The currency is largely considered to be the world’s reserve – and as many investors liquidate their assets in order to get money to manage their cash flow, they are choosing the greenback.
Currencies associated with risk due to their exposure to the global commodities markets and similar, such as the Australian dollar, was down by 0.35% over the course of the day.
It reached $0.6115 at one stage.
Over in New Zealand, the dollar there was seen at $0.5945 in this pair.
This represented a slightly smaller decline compared to the Australian currency, and in this case was just 0.3%.
In the emerging markets, the South African rand continued to see problems.
It was down by 0.7% against the US dollar, reaching 17.952.
The peso, which is the currency of Mexico just over the border from the US, was down by over an entire percentage point in the pair with its near neighbour’s currency.
It was seen at 23.960 at one stage.
In Europe, the single European currency was down by a fifth of a percentage point in its pair against the dollar.
It was seen at $1.1015 at one point.
This, however, was not its worst performance.
In many of its other currency pairs, for example, it was actually up over the course of the day – most likely because it has a high amount of liquidity.

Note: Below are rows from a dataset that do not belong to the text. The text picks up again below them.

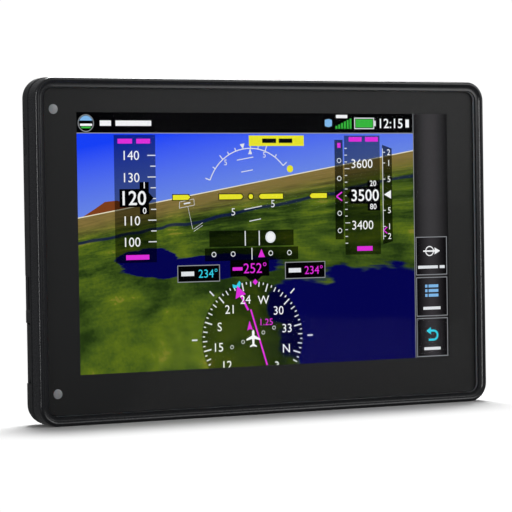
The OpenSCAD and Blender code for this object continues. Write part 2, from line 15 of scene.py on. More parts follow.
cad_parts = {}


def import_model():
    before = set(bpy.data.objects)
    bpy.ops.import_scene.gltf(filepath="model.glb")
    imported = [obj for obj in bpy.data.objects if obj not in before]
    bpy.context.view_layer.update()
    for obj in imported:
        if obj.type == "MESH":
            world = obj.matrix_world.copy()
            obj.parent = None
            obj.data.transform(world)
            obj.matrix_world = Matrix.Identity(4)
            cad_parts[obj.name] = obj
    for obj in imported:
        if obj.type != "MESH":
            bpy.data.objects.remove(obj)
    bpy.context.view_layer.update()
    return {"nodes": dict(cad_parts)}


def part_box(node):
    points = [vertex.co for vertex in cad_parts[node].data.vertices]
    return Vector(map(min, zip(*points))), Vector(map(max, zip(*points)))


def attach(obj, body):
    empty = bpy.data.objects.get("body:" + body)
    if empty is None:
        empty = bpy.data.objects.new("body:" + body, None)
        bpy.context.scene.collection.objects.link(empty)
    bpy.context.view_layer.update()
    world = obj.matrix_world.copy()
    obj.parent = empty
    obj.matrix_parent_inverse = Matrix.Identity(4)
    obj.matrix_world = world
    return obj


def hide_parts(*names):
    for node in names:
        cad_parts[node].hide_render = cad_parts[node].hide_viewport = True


LOG = logging.getLogger("navigator")
MM = 0.001
RIM = -11.75  # Y of the front rim
BOX_FACES = ((0, 2, 3, 1), (4, 5, 7, 6), (0, 4, 6, 2), (1, 3, 7, 5), (0, 1, 5, 4), (2, 6, 7, 3))

Tree = bpy.types.NodeTree
Socket = bpy.types.NodeSocket
Colour = tuple[float, float, float, float]
Spot = tuple[float, float]
Face = tuple[int, ...]


# ---------------------------------------------------------------- small helpers


def linear(hex_colour: str) -> Colour:
    """Turns an sRGB hex colour into linear light.

    Args:
        hex_colour: six hex digits, such as "1c1d1f".

    Returns:
        Red, green, blue and an alpha of one.
    """
    channels = [int(hex_colour[i : i + 2], 16) / 255 for i in (0, 2, 4)]
    curved = [c / 12.92 if c <= 0.04045 else ((c + 0.055) / 1.055) ** 2.4 for c in channels]
    return (*curved, 1.0)


def add_node(
    tree: Tree,
    kind: str,
    settings: dict[str | int, object] | None = None,
    links: dict[str | int, Socket] | None = None,
) -> bpy.types.Node:
    """Adds a shader node, sets it up and wires its inputs.

    Args:
        tree: the node tree that takes the node.
        kind: Blender's name for the node's type.
        settings: values for its properties, or for its inputs where no property has that name.
        links: input names or numbers, and the output that feeds each of them.

    Returns:
        The new node.
    """
    node = tree.nodes.new(kind)
    for name, value in (settings or {}).items():
        if isinstance(name, str) and hasattr(node, name):
            setattr(node, name, value)
        else:
            node.inputs[name].default_value = value
    for name, source in (links or {}).items():
        tree.links.new(source, node.inputs[name])
    return node


def empty_material(name: str) -> tuple[bpy.types.Material, Tree, bpy.types.Node]:
    """Makes a material with nothing in it but its output.

    Args:
        name: the material's name.

    Returns:
        The material, its node tree and the output node.
    """
    material = bpy.data.materials.new(name)
    material.use_nodes = True
    tree = material.node_tree
    tree.nodes.clear()
    output = tree.nodes.new("ShaderNodeOutputMaterial")
    return material, tree, output


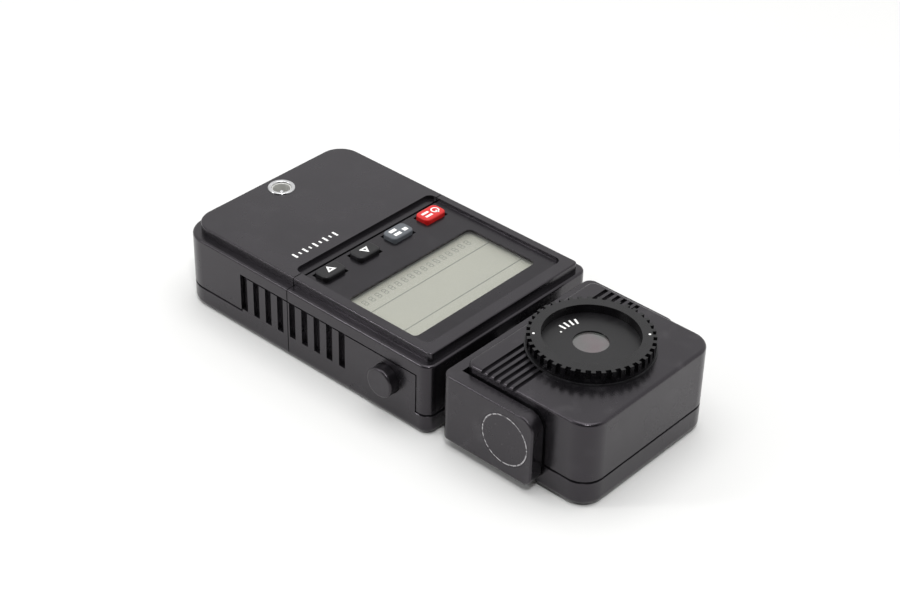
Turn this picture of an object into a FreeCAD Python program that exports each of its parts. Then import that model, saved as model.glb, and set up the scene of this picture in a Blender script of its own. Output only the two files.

The pound was down over the course of the day, and it lost two-fifths of a percentage point worth of value in its pair against the US dollar.
Here it was seen at $1.2376.
The dollar’s advancement in so many pairs came as the US Federal Reserve, which is the country’s central bank, began permitting central banks from across the globe the right to access dollars.
This happened by allowing foreign banks to swap any US Treasury securities they hold for what are known as “overnight dollar loans”.
The US dollar index, which is a tool used to track how the currency is doing compared to several others from across the globe, was up as well.
It was spotted up by 0.3% at one stage, which meant it was sitting at 99.290.